During the 1970s, the Jones-Lewis big band made several tours overseas, including a U.S. State Department-sponsored tour of the Soviet Union. In 1979, the orchestra won the Best Jazz Performance Instrumental, Big Band Grammy Award for their album Live In Munich.
In 1978, while touring Yugoslavia, an unknown assailant caused an injury to Jones’s lip. As a result, Jones briefly switched to the valve trombone. The same year, Jones decided to leave the orchestra and move to Denmark, a move that shocked many of his colleagues. While in Copenhagen, Jones led the Danish Radio Orchestra and formed a new big band, which released the album Eclipse in 1980.
Jones’ teaching experience included positions at William Paterson University, then William Patterson College, in New Jersey and the Royal Danish Conservatory in Copenhagen.
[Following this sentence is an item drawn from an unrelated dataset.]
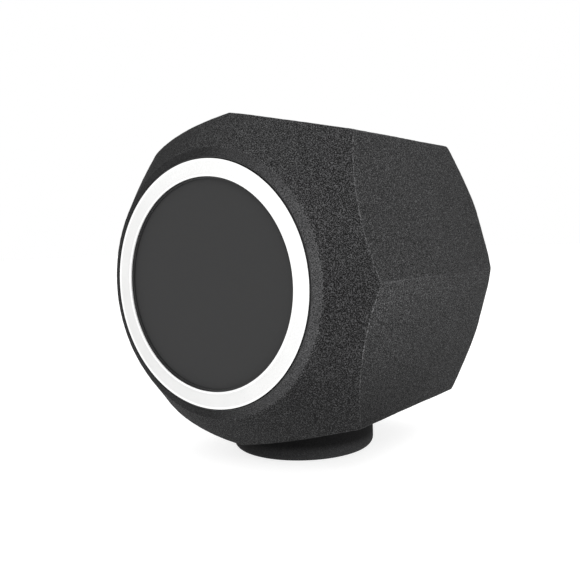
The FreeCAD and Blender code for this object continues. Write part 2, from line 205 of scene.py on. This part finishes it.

In 1985, a year following Count Basie’s death, Jones rejoined his former leader’s big band as its leader. But as a result of his failing health, Jones resigned from the band in February of 1986 and returned to his home in Copenhagen.
Jones passed away on August 21, 1986. Though his cause of death was not made public, there have been reports that he passed away from cancer. Jones is survived by his wife Lis and his sons Thad and Bruce and his daughter Thadia. Jones is buried in the Vestre Kirkegard Cemetery in Copenhagen.